Ab initio evaluation of the fine structure of the oxygen molecule

Abstract

The electron spin dipole-dipole and spin-orbit contributions to the zero-field splitting in the O2 Σg−3 ground state are calculated using the correct microscopic Hamiltonians. The calculations are carried out using minimum, double-zeta, and double-zeta-plus polarization basis sets constructed from contracted Gaussian-lobe functions. Configuration-interaction wavefunctions are used for the ground state and all excited states that couple to the ground state via the spin-orbit Hamiltonian. Values of 1.790 and 1.928 cm−1 are obtained for the splitting parameter λ for the double-zeta and double-zeta-plus polarization bases, respectively, in good agreement with the accurate experimental value of 1.981 cm−1. The spin-orbit contribution which comes primarily from the low-lying excited Σg+1 state accounts for about 2/3 of the total splitting.
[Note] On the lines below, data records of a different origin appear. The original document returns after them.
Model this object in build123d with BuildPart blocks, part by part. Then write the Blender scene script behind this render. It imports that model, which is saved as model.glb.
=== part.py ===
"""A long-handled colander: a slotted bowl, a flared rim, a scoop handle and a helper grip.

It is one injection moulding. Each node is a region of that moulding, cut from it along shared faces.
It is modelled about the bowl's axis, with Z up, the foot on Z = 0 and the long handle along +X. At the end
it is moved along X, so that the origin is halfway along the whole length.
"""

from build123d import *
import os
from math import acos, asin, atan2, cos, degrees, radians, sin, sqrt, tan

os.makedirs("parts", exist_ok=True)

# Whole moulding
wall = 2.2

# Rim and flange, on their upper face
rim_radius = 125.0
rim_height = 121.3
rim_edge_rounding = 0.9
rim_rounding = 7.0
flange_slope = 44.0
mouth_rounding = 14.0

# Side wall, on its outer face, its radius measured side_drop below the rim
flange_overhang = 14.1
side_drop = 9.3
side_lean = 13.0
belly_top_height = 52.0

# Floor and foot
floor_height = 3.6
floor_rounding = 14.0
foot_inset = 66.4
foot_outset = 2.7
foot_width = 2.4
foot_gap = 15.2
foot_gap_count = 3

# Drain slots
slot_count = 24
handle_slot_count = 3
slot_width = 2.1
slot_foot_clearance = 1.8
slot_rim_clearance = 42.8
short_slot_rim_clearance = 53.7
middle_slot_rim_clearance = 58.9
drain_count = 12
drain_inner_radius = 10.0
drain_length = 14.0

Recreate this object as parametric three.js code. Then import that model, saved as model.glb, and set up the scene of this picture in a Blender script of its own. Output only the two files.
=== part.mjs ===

It is observed that only states which are single excitations from the ground state have a significant spin-orbit contribution and that the over-all effect of electron correlation on the parameter λ is less than 10%. A value of λ1, λ1 = [R(dλ/dR)]Re, of 0.746 cm−1 was calculated in comparison to the experimental value of 0.7129±0.0012. The spin-spin and spin-orbit contributions to λ1 were, respectively, −1.478 and 2.224 cm−1.